More of the researchers focused on short-term memory (STM) because it is responsible for immediate recall as it holds information for a short period of time (Baddeley, Eysenck & Anderson, 2009). Most information that is stored in STM is eventually forgotten with a less chance to access long-term memory (LTM). There is a 15 to 20 seconds duration of STM provided there is no rehearsal of information presented (Goldstein, 2011). One measure of STM is digit span which attempts to explain how many digits a person is able to recall. Typically, a person can recall between 5 and 9 digits (Miller, 1956). Krueger and Salthouse (2011) examined the serial position effect and they proposed that the recency effect, where last items on a list are better recalled, due to the most recent items being still readily available in the STM at the time of recall. Krueger and Salthouse (2011) also discovered that recency recall is less dependent on episodic memory than primacy recall or recall of the middle items on a list because of its presence in STM.

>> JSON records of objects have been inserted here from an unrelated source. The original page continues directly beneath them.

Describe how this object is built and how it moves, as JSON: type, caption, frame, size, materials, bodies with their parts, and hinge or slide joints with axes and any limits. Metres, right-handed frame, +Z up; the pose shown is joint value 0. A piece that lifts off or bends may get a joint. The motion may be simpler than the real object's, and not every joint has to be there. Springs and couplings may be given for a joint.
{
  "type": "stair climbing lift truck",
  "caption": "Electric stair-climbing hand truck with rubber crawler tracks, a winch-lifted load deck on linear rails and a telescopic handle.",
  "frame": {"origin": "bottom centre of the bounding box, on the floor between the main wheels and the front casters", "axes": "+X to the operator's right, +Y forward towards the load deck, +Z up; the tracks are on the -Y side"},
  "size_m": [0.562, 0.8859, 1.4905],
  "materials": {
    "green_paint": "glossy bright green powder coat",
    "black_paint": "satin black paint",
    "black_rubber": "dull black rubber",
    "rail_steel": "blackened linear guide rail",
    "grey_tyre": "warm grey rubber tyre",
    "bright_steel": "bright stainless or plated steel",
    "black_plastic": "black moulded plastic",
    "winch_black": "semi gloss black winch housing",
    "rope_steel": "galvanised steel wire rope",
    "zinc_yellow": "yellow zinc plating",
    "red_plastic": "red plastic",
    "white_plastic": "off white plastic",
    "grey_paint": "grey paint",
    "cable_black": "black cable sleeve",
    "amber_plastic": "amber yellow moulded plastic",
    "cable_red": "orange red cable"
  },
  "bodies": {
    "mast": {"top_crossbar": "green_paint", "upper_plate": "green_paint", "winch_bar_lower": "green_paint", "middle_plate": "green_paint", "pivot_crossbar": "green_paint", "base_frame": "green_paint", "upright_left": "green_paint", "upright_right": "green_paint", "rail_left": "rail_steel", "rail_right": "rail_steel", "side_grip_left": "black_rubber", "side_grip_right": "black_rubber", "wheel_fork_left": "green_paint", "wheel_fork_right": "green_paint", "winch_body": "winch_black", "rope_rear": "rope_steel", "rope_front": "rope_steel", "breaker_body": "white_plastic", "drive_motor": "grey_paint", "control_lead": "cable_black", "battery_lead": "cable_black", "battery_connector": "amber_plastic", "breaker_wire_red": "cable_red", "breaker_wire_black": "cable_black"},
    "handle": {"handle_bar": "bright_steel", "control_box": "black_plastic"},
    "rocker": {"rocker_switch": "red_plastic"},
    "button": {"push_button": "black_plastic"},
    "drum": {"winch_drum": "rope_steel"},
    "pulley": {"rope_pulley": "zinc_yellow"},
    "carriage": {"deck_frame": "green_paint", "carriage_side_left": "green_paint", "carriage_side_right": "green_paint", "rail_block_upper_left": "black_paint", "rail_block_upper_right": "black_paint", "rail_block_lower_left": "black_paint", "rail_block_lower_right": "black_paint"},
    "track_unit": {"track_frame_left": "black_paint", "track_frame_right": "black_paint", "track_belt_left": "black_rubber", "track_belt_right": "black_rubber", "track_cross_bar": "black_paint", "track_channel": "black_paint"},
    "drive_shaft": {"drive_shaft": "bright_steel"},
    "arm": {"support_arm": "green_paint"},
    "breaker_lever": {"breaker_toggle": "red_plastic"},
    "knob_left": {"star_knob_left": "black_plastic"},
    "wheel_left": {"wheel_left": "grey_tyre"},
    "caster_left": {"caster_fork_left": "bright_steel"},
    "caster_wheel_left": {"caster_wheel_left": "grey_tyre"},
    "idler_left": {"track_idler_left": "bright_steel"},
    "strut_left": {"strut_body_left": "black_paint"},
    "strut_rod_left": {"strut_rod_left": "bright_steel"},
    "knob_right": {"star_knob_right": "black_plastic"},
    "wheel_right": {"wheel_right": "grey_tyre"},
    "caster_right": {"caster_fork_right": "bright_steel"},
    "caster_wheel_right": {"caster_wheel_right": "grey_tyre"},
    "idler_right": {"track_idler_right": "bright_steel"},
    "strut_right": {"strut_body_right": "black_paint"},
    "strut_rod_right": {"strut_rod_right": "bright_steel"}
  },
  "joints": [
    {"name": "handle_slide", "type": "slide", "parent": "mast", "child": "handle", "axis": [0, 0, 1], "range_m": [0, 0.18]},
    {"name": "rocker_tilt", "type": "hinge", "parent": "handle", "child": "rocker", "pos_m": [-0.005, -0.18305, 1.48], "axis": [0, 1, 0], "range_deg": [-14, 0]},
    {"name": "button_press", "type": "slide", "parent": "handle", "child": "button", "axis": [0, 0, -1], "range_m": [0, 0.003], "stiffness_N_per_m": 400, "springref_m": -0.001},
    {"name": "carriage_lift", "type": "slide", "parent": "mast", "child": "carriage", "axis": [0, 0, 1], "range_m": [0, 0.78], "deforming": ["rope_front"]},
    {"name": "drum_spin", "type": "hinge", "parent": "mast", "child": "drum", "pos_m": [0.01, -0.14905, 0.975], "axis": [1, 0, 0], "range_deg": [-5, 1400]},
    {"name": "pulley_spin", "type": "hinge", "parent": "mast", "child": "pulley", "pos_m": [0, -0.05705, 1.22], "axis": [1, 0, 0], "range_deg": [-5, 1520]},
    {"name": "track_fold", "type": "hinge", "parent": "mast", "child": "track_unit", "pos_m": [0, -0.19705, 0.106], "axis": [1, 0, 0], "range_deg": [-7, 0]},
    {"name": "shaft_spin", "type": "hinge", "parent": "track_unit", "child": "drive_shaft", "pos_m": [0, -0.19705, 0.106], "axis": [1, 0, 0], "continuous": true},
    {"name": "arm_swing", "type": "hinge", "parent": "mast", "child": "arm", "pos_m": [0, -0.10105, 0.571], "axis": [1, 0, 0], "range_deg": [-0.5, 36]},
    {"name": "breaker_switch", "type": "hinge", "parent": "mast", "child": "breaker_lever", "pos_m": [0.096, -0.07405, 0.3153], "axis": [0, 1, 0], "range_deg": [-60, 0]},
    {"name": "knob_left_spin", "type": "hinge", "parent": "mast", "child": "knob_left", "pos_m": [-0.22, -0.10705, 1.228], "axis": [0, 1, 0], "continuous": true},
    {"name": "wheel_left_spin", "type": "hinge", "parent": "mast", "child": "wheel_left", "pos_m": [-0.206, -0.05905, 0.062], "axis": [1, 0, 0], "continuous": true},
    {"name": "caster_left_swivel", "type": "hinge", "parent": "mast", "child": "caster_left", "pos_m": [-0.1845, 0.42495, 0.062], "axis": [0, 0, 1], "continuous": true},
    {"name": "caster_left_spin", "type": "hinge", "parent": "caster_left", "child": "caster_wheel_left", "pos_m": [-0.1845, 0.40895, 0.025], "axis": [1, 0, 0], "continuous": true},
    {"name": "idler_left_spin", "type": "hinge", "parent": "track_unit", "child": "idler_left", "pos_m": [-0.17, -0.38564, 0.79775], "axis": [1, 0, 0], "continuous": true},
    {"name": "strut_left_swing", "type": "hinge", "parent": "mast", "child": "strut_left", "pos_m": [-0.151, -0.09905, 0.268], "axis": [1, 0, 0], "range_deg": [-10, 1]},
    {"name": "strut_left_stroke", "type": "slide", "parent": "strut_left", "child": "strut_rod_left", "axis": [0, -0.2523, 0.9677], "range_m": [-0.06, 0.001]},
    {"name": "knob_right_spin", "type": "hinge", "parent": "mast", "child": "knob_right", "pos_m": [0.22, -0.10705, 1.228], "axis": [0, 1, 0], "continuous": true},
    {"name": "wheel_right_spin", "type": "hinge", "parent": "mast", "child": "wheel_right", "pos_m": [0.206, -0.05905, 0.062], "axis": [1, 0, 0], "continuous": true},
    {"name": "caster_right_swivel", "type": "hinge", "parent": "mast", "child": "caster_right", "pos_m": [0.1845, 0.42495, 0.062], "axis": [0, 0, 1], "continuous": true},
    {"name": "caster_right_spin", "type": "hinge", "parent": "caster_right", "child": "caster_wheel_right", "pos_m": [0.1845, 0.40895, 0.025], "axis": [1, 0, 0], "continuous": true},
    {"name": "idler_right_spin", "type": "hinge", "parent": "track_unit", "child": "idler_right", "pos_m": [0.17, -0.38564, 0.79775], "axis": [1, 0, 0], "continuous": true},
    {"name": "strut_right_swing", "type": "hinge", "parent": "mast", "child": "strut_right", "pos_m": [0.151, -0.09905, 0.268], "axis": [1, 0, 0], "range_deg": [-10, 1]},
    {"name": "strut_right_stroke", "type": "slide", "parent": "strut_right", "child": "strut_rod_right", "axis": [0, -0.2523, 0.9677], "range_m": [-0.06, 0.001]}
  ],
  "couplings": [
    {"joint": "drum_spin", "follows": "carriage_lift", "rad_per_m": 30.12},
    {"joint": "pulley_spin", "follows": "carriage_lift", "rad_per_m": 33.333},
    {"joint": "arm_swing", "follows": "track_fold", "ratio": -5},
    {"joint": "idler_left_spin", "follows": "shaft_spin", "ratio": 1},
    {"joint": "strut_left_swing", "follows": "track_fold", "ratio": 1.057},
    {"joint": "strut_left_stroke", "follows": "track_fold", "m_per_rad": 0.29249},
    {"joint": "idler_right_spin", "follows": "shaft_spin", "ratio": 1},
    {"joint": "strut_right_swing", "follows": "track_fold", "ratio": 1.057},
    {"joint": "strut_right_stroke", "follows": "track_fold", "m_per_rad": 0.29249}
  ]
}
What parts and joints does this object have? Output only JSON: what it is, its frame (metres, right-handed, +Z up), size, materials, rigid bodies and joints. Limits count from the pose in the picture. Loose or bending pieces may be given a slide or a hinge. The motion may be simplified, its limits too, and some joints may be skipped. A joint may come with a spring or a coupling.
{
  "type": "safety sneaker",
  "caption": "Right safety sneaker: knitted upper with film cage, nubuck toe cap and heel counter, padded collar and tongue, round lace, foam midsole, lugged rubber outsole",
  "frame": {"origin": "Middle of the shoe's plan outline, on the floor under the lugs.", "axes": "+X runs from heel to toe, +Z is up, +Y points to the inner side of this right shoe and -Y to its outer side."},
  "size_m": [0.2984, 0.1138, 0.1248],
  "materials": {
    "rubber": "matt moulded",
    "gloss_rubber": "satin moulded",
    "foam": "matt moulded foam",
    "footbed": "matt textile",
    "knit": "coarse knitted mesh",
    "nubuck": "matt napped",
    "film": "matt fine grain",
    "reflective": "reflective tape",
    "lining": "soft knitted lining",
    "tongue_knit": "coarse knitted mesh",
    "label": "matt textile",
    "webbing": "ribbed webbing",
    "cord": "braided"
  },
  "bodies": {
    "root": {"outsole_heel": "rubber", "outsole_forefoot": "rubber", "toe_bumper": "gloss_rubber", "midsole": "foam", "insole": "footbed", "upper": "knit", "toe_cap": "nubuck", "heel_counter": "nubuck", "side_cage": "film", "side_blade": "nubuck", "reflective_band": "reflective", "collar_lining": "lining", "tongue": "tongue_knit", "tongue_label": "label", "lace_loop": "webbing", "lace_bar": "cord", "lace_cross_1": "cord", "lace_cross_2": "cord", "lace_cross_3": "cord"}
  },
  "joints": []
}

Although the modal model of memory proposed by Atkinson and Shiffrin (1968) included sensory memory, STM, and LTM, Baddeley noticed that this model did not account for the ability to perform two simultaneous tasks, for example reading whilst remembering certain numbers (Goldstein, 2011). Consequently, Baddeley (2000) proposed a WM which is an STM storage system as well as having the ability to manipulate the information that is presented.